__Stored data__
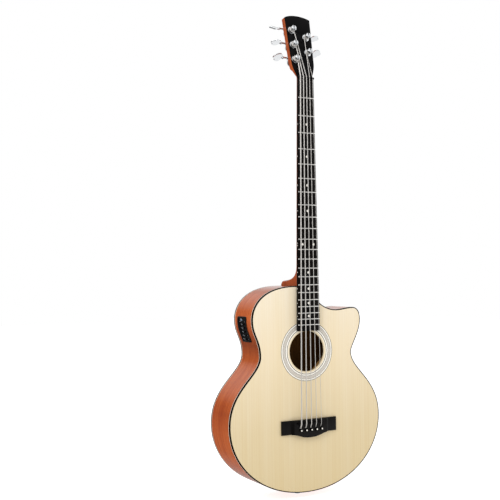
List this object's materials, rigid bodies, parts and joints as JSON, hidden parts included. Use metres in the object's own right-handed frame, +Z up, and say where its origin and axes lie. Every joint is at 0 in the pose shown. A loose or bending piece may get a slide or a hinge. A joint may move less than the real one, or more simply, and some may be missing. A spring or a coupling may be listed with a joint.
{
  "type": "acoustic bass guitar",
  "caption": "Flat-top acoustic-electric bass with a rounded single-cutaway body, long fretted neck, geared tuners, pinned bridge and side preamp.",
  "frame": {"origin": "on the centre line, half way through the headstock's wood, 14 mm above the nut, where a hanger's two arms hold the instrument under the headstock's shoulders", "axes": "+X to the treble side, the player's cutaway side; +Y from the soundboard to the back; +Z up the neck, from the tail to the headstock. The soundboard's face lies at y = -4.5 mm and the nut's front edge at z = -17.2 mm"},
  "size_m": [0.4414, 0.1304, 1.2272],
  "materials": {
    "top_wood": "pale spruce under gloss lacquer",
    "body_wood": "orange-brown mahogany under gloss lacquer",
    "plain_wood": "unfinished",
    "black_wood": "oiled black hardwood, satin",
    "black_plastic": "gloss",
    "rosette_inlay": "grey and white mosaic under gloss lacquer",
    "chrome": "polished",
    "string_steel": "round wound",
    "rod_steel": "plain",
    "fader_plastic": "matte",
    "battery_wrap": "printed steel case, left plain"
  },
  "bodies": {
    "instrument": {"soundboard": "top_wood", "back_plate": "body_wood", "rib_bass": "body_wood", "rib_treble": "body_wood", "neck": "body_wood", "lining_front": "plain_wood", "lining_back": "plain_wood", "neck_block": "plain_wood", "tail_block": "plain_wood", "x_brace": "plain_wood", "upper_brace": "plain_wood", "bridge_plate": "plain_wood", "back_brace_upper": "plain_wood", "back_brace_middle": "plain_wood", "back_brace_lower": "plain_wood", "fretboard": "black_wood", "bridge": "black_wood", "binding_front": "black_plastic", "binding_back": "black_plastic", "headstock_veneer": "black_plastic", "nut": "black_plastic", "saddle": "black_plastic", "preamp_frame": "black_plastic", "bridge_pin_1": "black_plastic", "bridge_pin_2": "black_plastic", "bridge_pin_3": "black_plastic", "bridge_pin_4": "black_plastic", "bridge_pin_5": "black_plastic", "rosette": "rosette_inlay", "output_jack": "chrome", "strap_button": "chrome", "tuner_plate_1": "chrome", "tuner_plate_2": "chrome", "tuner_plate_3": "chrome", "tuner_plate_4": "chrome", "tuner_plate_5": "chrome", "string_1": "string_steel", "string_2": "string_steel", "string_3": "string_steel", "string_4": "string_steel", "string_5": "string_steel", "truss_rod": "rod_steel"},
    "truss_rod_nut": {"truss_rod_nut": "rod_steel"},
    "panel": {"preamp_panel": "black_plastic", "battery": "battery_wrap"},
    "slider_1": {"preamp_slider_1": "fader_plastic"},
    "key_1": {"tuner_key_1": "chrome"},
    "post_1": {"tuner_post_1": "chrome"},
    "slider_2": {"preamp_slider_2": "fader_plastic"},
    "key_2": {"tuner_key_2": "chrome"},
    "post_2": {"tuner_post_2": "chrome"},
    "slider_3": {"preamp_slider_3": "fader_plastic"},
    "key_3": {"tuner_key_3": "chrome"},
    "post_3": {"tuner_post_3": "chrome"},
    "slider_4": {"preamp_slider_4": "fader_plastic"},
    "key_4": {"tuner_key_4": "chrome"},
    "post_4": {"tuner_post_4": "chrome"},
    "slider_5": {"preamp_slider_5": "fader_plastic"},
    "key_5": {"tuner_key_5": "chrome"},
    "post_5": {"tuner_post_5": "chrome"}
  },
  "joints": [
    {"name": "tuner_key_1_turn", "type": "hinge", "parent": "instrument", "child": "key_1", "pos_m": [-0.0225, 0.0234, 0.04154], "axis": [1, 0, 0], "continuous": true},
    {"name": "tuner_post_1_turn", "type": "hinge", "parent": "instrument", "child": "post_1", "pos_m": [-0.0225, -0.00033, 0.0333], "axis": [0, -0.9781, 0.2079], "continuous": true},
    {"name": "tuner_key_2_turn", "type": "hinge", "parent": "instrument", "child": "key_2", "pos_m": [-0.0225, 0.03178, 0.08096], "axis": [1, 0, 0], "continuous": true},
    {"name": "tuner_post_2_turn", "type": "hinge", "parent": "instrument", "child": "post_2", "pos_m": [-0.0225, 0.00804, 0.07272], "axis": [0, -0.9781, 0.2079], "continuous": true},
    {"name": "tuner_key_3_turn", "type": "hinge", "parent": "instrument", "child": "key_3", "pos_m": [-0.0225, 0.04016, 0.12038], "axis": [1, 0, 0], "continuous": true},
    {"name": "tuner_post_3_turn", "type": "hinge", "parent": "instrument", "child": "post_3", "pos_m": [-0.0225, 0.01642, 0.11214], "axis": [0, -0.9781, 0.2079], "continuous": true},
    {"name": "tuner_key_4_turn", "type": "hinge", "parent": "instrument", "child": "key_4", "pos_m": [0.0185, 0.03681, 0.10463], "axis": [1, 0, 0], "continuous": true},
    {"name": "tuner_post_4_turn", "type": "hinge", "parent": "instrument", "child": "post_4", "pos_m": [0.0185, 0.01308, 0.09639], "axis": [0, -0.9781, 0.2079], "continuous": true},
    {"name": "tuner_key_5_turn", "type": "hinge", "parent": "instrument", "child": "key_5", "pos_m": [0.0185, 0.02808, 0.06355], "axis": [1, 0, 0], "continuous": true},
    {"name": "tuner_post_5_turn", "type": "hinge", "parent": "instrument", "child": "post_5", "pos_m": [0.0185, 0.00434, 0.0553], "axis": [0, -0.9781, 0.2079], "continuous": true},
    {"name": "truss_rod_nut_turn", "type": "hinge", "parent": "instrument", "child": "truss_rod_nut", "pos_m": [0, 0.0035, -0.60919], "axis": [0, 0, 1], "range_deg": [-180, 180]},
    {"name": "preamp_panel_hinge", "type": "hinge", "parent": "instrument", "child": "panel", "pos_m": [-0.15012, 0.06597, -0.64772], "axis": [0.2195, 0, -0.9756], "range_deg": [0, 60]},
    {"name": "preamp_slider_1_slide", "type": "slide", "parent": "panel", "child": "slider_1", "axis": [0, -1, 0], "range_m": [-0.006, 0.006]},
    {"name": "preamp_slider_2_slide", "type": "slide", "parent": "panel", "child": "slider_2", "axis": [0, -1, 0], "range_m": [-0.006, 0.006]},
    {"name": "preamp_slider_3_slide", "type": "slide", "parent": "panel", "child": "slider_3", "axis": [0, -1, 0], "range_m": [-0.006, 0.006]},
    {"name": "preamp_slider_4_slide", "type": "slide", "parent": "panel", "child": "slider_4", "axis": [0, -1, 0], "range_m": [-0.006, 0.006]},
    {"name": "preamp_slider_5_slide", "type": "slide", "parent": "panel", "child": "slider_5", "axis": [0, -1, 0], "range_m": [-0.006, 0.006]}
  ],
  "couplings": [
    {"joint": "tuner_post_1_turn", "follows": "tuner_key_1_turn", "ratio": 0.05},
    {"joint": "tuner_post_2_turn", "follows": "tuner_key_2_turn", "ratio": 0.05},
    {"joint": "tuner_post_3_turn", "follows": "tuner_key_3_turn", "ratio": 0.05},
    {"joint": "tuner_post_4_turn", "follows": "tuner_key_4_turn", "ratio": 0.05},
    {"joint": "tuner_post_5_turn", "follows": "tuner_key_5_turn", "ratio": 0.05}
  ]
}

__Required task__
Working from the listing above, pick out every line that has "origin" and copy it.

__Finished exercise__
List this object's materials, rigid bodies, parts and joints as JSON, hidden parts included. Use metres in the object's own right-handed frame, +Z up, and say where its origin and axes lie. Every joint is at 0 in the pose shown. A loose or bending piece may get a slide or a hinge. A joint may move less than the real one, or more simply, and some may be missing. A spring or a coupling may be listed with a joint.
  "frame": {"origin": "on the centre line, half way through the headstock's wood, 14 mm above the nut, where a hanger's two arms hold the instrument under the headstock's shoulders", "axes": "+X to the treble side, the player's cutaway side; +Y from the soundboard to the back; +Z up the neck, from the tail to the headstock. The soundboard's face lies at y = -4.5 mm and the nut's front edge at z = -17.2 mm"},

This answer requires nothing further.